The interesting collisions are one where the protons hit "head-on" and result in the disintegration into internal constituents of the proton which are made of particles called quarks and gluons. Each collision is called an **event**.

This data consists of an event for each row. Each event results consists of properties of particles produced during the collision. You'll see terms like **jet**, **met**, **tau**, **lep** that refer to these particles. **PRI** refers to primary i.e. values that are directly observed. **DER** refers to values *derived* from primary values.

**pt**, **delta**, **phi**, **eta** refer to various angles/momenta measured during the collision.

**Central Task**: the goal here is to predict the value in the column Label. We won't be predicting it but will explore the data.

#### Question: Look at the values in column "Label"

#### Question: Print all unique values in "Label"

#### Question: Find all unique values and their counts in "Label" (avoid for loops)

#### Question: Select two columns - "Label" and "PRI_jet_num"

#### Question: Find every unique combination of the two columns. In otherwise, only keep unique tuples and remove duplicate rows.

#### Question: After removing duplicates, sort result by "Label" and "PRI_jet_num"

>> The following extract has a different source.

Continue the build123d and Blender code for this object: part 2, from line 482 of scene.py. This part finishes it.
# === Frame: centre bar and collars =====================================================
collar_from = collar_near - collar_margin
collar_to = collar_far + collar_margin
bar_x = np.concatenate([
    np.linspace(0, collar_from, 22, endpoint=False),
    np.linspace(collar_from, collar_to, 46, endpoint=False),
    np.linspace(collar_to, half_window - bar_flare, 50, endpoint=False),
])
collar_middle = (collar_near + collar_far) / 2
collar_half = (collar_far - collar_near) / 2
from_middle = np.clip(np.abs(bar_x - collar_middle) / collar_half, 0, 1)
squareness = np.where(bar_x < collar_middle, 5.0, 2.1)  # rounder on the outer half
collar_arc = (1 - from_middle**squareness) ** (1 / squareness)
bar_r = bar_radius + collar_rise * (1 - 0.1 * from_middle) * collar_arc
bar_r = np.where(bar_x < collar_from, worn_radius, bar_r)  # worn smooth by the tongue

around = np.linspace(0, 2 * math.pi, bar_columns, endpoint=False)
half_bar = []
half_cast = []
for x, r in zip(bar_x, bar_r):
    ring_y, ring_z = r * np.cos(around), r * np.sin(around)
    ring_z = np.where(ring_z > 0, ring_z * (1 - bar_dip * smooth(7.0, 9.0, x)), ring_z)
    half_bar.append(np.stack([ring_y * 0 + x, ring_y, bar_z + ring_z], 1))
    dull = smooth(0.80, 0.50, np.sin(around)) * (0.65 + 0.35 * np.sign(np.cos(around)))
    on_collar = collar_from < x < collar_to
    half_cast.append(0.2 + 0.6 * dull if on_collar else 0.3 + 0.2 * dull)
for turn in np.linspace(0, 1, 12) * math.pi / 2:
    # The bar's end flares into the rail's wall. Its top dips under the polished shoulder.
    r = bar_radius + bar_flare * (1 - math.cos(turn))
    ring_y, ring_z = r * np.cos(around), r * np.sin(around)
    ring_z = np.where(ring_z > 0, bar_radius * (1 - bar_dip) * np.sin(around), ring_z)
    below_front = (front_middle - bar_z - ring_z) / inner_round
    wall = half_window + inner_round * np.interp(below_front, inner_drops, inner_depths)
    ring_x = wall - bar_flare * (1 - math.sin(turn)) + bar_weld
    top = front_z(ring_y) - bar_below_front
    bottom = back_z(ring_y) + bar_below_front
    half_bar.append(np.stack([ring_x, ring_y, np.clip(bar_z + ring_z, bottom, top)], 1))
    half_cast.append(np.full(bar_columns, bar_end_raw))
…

#### Question: Sorting a large dataframe will create another copy. Is there a way to do this in a more memory-efficient manner (hint: see arguments to the sorting function)

### Filtering data

#### Question: Select all rows where "Label" = "s". How many rows do you get?

### Group by

#### Question: Group the data by "Label" and get the number of rows in each group ("s" and "b")

#### Question: Group the data by "Label" and get the mean value in each group for each column

#### Question: Group the data by "Label" and get the standard deviation value in each group for each column

#### Question: Group the data by "Label" and 
1. get the percentage of rows in each group for the column "DER_mass_MMC"
2.the sum of the squares of the values in each group for the column "DER_pt_h"

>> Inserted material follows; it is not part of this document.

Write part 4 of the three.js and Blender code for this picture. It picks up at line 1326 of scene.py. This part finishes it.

### Column-wise or row-wise operations - apply

#### Question: Choose the first 10 columns and find the mean across each column

#### Question: Choose the first 10 columns and find the mean across each row

### Plotting

While exploring data, plotting and visualization is a key component. One can treat pandas columns as numpy arrays and use matplotlib or use python's wrappers for visualization.

In [None]:
import matplotlib.pylab as plt
%matplotlib inline

#### Question: Make a histogram for "PRI_jet_num"

#### Question: Plot "PRI_jet_all_pt"

#### Question: Make a histogram for "PRI_jet_all_pt"


#### Question: (Scatter( Plot PRI_let_pt vs PRI_jet_all_pt

#### Question: Make a density plot of PRI_jet_all_pt

#### Machine Learnnig

In [None]:
from sklearn.model_selection import train_test_split
from sklearn.ensemble import RandomForestClassifier
from sklearn.linear_model import SGDClassifier
from sklearn.metrics import confusion_matrix, classification_report, accuracy_score 

#### Question: break your training data set up into a "features" dataframe and a "labels" data frame

#### Question: Now divide you datasets into a training and testing set. (hint: use train_test_split function provided by scikit learn)

#### Question: Train a classifier using the SGDClassifier

#### Question : Make predictions using your trained classifier on you testing set

#### Question: what is your model's accuracy? 

#### Question: Generate a confusion matrix to get a better sense of your results.

#### Question: Print a classification report for even more insight into your models performance. How well did it perform?  

#### Question: Train a classifier using the Random Forest Classifier

#### Question : Make predictions using your trained classifier on you testing set¶

#### Question: what is your model's accuracy?

#### Question: Generate a confusion matrix to get a better sense of your results.

#### Question: Print a classification report for even more insight into your models performance. How well did it perform?

#### Question: Which model is better in this case?